Our programmable MP3 player has an interface to an LCD with a HD44780 controller. These are alphanumeric LCDs with one to 4 lines of text and 16 to 40 characters per line. However, these LCDs (and LCDs in general) exist in two varieties: those that require a positive LC-driving voltage and those that need a negative LC-driving voltage. The H0420 (the programmable MP3 player that I referred to earlier) only supports LCDs with a positive LC-driving voltage, because it takes its power directly from a common (asymetric) mains power adapter.

A voltage inverter (that creates a negative tension from a positive one) would enable you to connect an LCD with a negative LC-driving voltage to the H0420. The (negative) output voltage must be adjustable because the optimal LC-driving voltage depends on the view angle and the temperature. The H0420 already has a pin for a positive LC-driving voltage between 0V and +5V. Our circuit must "intercept" this pin and modify it to produce a negative voltage.

The circuit

The image below shows the voltage inverter circuit, which is centred around the well known 555 timer chip. The schematic consists of three parts: an oscillator that converts DC in AC, a special kind of rectifier that converts AC to DC (but now negative), and a voltage regulator. None of the component values is critical, by the way.

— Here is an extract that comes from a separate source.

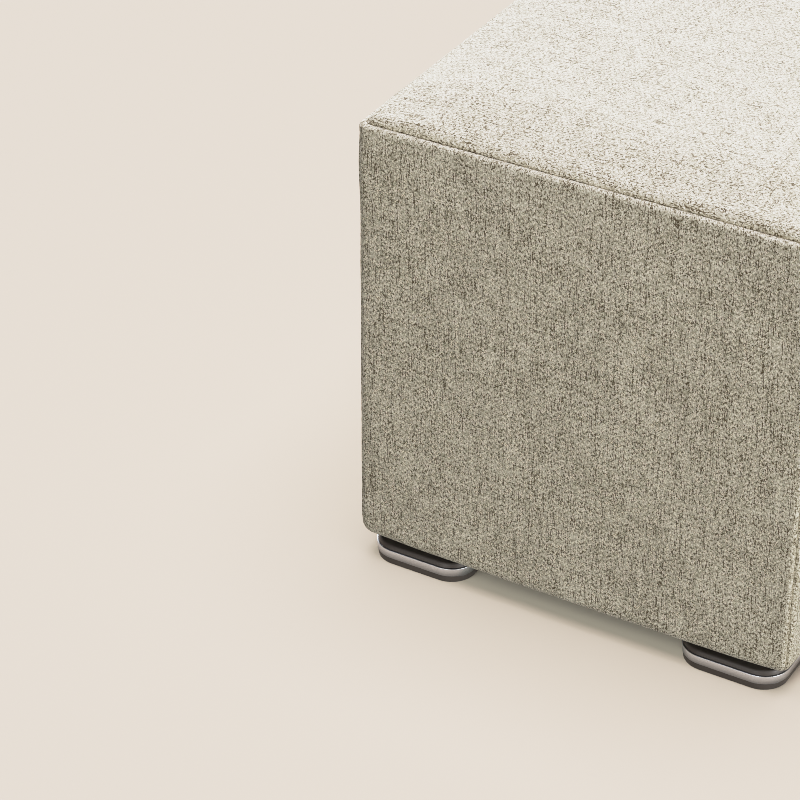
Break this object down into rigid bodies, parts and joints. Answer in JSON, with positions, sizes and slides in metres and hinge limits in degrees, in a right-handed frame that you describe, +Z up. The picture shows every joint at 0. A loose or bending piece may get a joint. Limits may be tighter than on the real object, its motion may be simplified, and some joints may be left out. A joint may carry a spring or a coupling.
{
  "type": "cube pouf stool",
  "caption": "Cube pouf stool: padded woven cloth panels sewn along the edges of a cube, crowned top, low rounded feet with a brushed metal band.",
  "frame": {"origin": "on the floor, under the middle of the pouf's box", "axes": "+Z up; the front panel faces -Y; +X is to the right seen from the front"},
  "size_m": [0.455, 0.455, 0.49],
  "materials": {
    "woven_cloth": "slubby plain-weave tweed of cream, greige and olive-brown yarns, matt",
    "dust_cloth": "plain black non-woven cloth, matt",
    "foot_plastic": "dark brown moulded plastic, satin",
    "foot_band": "brushed along the band, satin"
  },
  "bodies": {
    "root": {"top_panel": "woven_cloth", "front_panel": "woven_cloth", "right_panel": "woven_cloth", "back_panel": "woven_cloth", "left_panel": "woven_cloth", "underside_panel": "dust_cloth", "foot_front_left": "foot_plastic", "foot_front_right": "foot_plastic", "foot_back_left": "foot_plastic", "foot_back_right": "foot_plastic", "foot_band_front_left": "foot_band", "foot_band_front_right": "foot_band", "foot_band_back_left": "foot_band", "foot_band_back_right": "foot_band"}
  },
  "joints": []
}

The 555 timer chip is wired as an oscillator. As is covered in detail in many books and articles, the "high period" of the cycle takes 0.693×(R1+R2)×C1 seconds and the low period takes 0.693×R2×C1 seconds. With the values of R1, R2 and C1, this produces a nearly square wave at roughly 1.3 kHz at pin 3.

The two diodes look like half of a rectifier bridge and indeed they do produce a DC signal, but in a different way than the common diode bridges. When pin 3 of the 555 is high, diode D1 conducts (and diode D2 blocks) and thereby the 555 charges capacitor C2. When pin 3 toggles low, D1 blocks. There is still a charge in C2 and the "+" side of the capacitor is now the zero-volt level (because pin 3 is temporarily at zero volt). The other side must then be minus VCC, if I am allowed to ignore the threshold of D1 for the moment. That, in turn, means that diode D2 conducts and that C2 charges C3... with a negative voltage. Capacitor C3 functions as a smoothing capacitor.

As said, the output tension must be controllable (i.e. adjustable). An easy way to do so is to make an adjustable voltage divider with one fixed resistor and one variable resitor. This is the combination of R3 and Q1; Q1 is a P-channel junction FET, for which I have used the J175.

End notes

Due to the voltage threshold of the diodes, the output range is from zero volt to approximately -3.8V (with Vcc at 5V). The relation to the control voltage (input in the schematic) and the output voltage is not linear. This was not important for my application, but it needs to be mentioned.

Before arriving at this circuit, I have tried to use the control voltage as Vcc, and drop R3 and Q1. However, in the design of the H0420, the LC-driving voltage pin could not produce sufficient current to feed the 555 chip. In addition, the standard 555 needs a power supply of at least 4.5V. There are alternative implementations of the 555: a low-power CMOS version of the 555 would comply with the current supply of the LC-driving voltage pin of the H0420, and versions that work on 3V exist too. I have not tried these, but opted instead for the R3/Q1 voltage divider and a stable Vcc of 5V.

This circuit fits on a piece of experimation board of 12 by 5 pins with normal components. You can make it smaller with a custom PCB, and smaller still by using SMD components. I have put the PCB directly in the ribbon cable that links the LCD to the H0420 (the ground, VCC and LC-driving voltage pins are close together in the ribbon cable).